The Ghosts of Lovecraft Country Episode Three Are Rooted in Real American History

Photo credit: HBO
Photo credit: HBO

From Esquire

The first two episodes of HBO's Lovecraft Country tells stories of the nightmares—both real and fictional—that its black characters Letitia Lewis, and Atticus, George, and Montrose Freeman encounter as they try to take a road in the 1950s. But in episode three, the series pivots towards a new story. In it, Leti buys a house in a white Chicago neighborhood, only once again to face the twin horrors of the supernatural and of American racism.

But while the mystical elements are pure fiction, many of the non-supernatural elements in Leti's story are based on real American history. Here's what you should know.

White Illinoisans violently opposed housing integration.

When Leti shows her sister Ruby her new home, Ruby expresses her concern about moving into a white neighborhood. "Just last year there was almost a riot across town because a Negro couple tried to move into an all-white building," she warns.

That story is completely true. In July 1951, Harvey and Johnetta Clark and their two children moved into an apartment in the Chicago suburb of Cicero. They had to get a court order to make the move possible, as when they first attempted to move in, they were prevented from doing so by the sheriff.

Photo credit: Chicago History Museum - Getty Images
Photo credit: Chicago History Museum - Getty Images

But as they began to move in on July 11, a mob of whites gathered. The family was forced to make an escape, as 4,000 whites stormed their new home. The Clarks' belongings were destroyed, with the crowd tossing their sofa out of the window and destroying their daughter's piano. Eventually, they firebombed the building, leaving Clarks and the white families who lived in the building homeless—which really feels like an apt metaphor for so much of American history. None of the rioters and vandals were charged with crimes, though the building's owner and broker were charged for inciting a riot just because they'd rented to the Clarks.

It was just the latest in a string of riots that had erupted in and around Chicago during the first half of the 20th century after being sparked by threats to racial segregation. In 1919, a Black teenager called Eugene Williams was rafting on the beach when he floated into the white side of the water. A white man on the shore threw rocks at him, causing him to fall into the water and drown. The murder sparked a race riot that killed 38 people, 23 black and 15 white.

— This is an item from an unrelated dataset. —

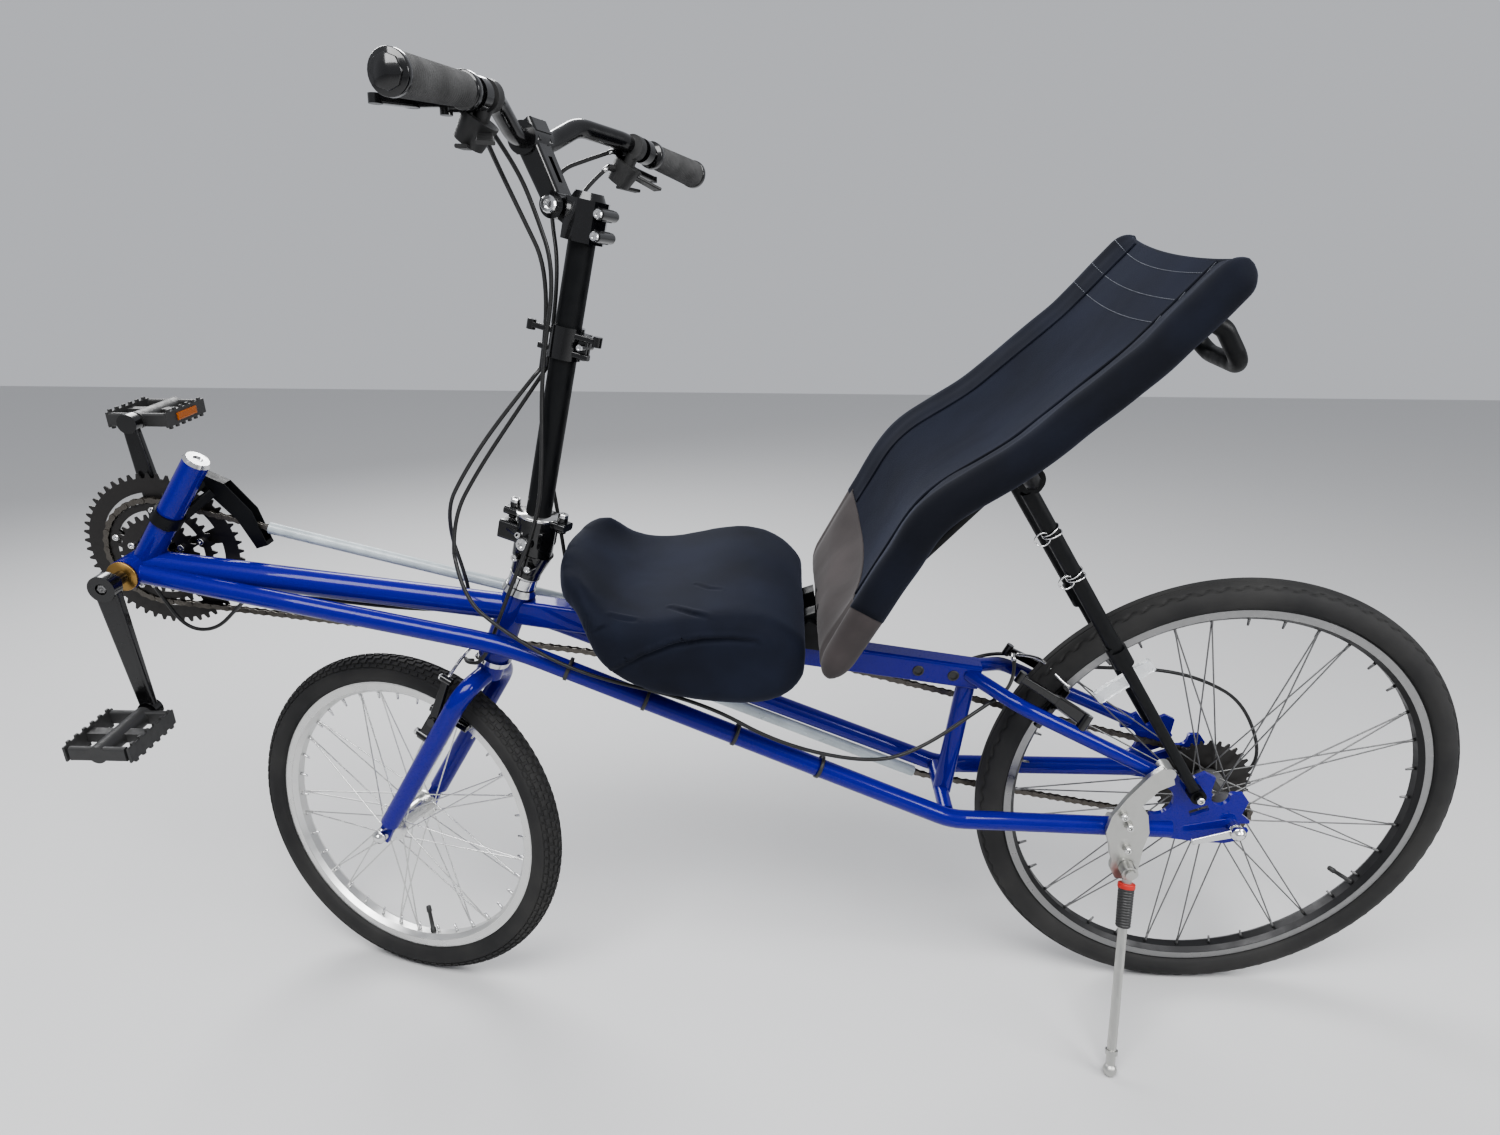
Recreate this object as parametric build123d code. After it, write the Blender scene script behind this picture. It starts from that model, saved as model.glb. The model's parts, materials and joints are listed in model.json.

In 1946, the Airport Homes riots followed, the Fernwood Park riots in 1947, the Trumbull Park Riots in 1953, and the Marquette Park riot in 1966, sparked when Martin Luther King Jr. lead a march through the park to promote fair housing. After being hit in the head with a rock, King famously observed that he had "never seen—even in Mississippi and Alabama—mobs as hostile and as hate-filled as I've seen here in Chicago."

Photo credit: Bettmann - Getty Images
Photo credit: Bettmann - Getty Images

The scientific experimentation parts of the episode are rooted in truth, too.

While Leti is contending with endless harassment by white neighbors, she also has to deal with supernatural happenings at her home. As she discovers, the house is haunted by an evil scientists and the Black people he murdered after using as unwilling text subjects for his experiments.

American history is full of examples of Black people being used as the subjects for deeply unethical experimentation. Most infamous of all was the 40-year-long Tuskegee study, in which the Department of Health's Public Health Service followed hundreds of Black men in Alabama who had been diagnosed with syphilis. They never told their subjects that they had the disease, just that that they had "bad blood." When the experiment began in 1932, there was no effective treatment for the illness. But even when antibiotics were developed and proven to cure the disease, the Department of Health withheld treatment from the men, and instead observed the progression of their illnesses for decades more. The experiment continued until a public health worker leaked details of it to a reporter in 1972.

Photo credit: Bill Tompkins - Getty Images
Photo credit: Bill Tompkins - Getty Images

When Leti names some of the victims who were murdered in her home, she says that two of the women killed were named Lucy and Anarcha. And there really were Black women experimentation victims of those names—though they died decades before the '50s.

Both were enslaved women in Alabama in the 1840s when they were tortured by J. Marion Sims. He was a physician, and would be known as the "father of gynecology" for his work, which included inventing the speculum and developing a method for repairing vagina tears called fistulae. He was able to come to his discoveries by experimenting on slaves. Anarcha and Lucy were both subjected to multiple surgeries without anesthesia until Sims perfected his technique. Only then did he begin to attempt it on white women.

Sims has made headlines in recent years thanks to efforts to remove a statue of him that stood outside New York's Central Park for decades. After years of activists urgings to remove it, the statue was taken down in 2018 and moved to Sims' burial site in Brooklyn's Green-Wood cemetery.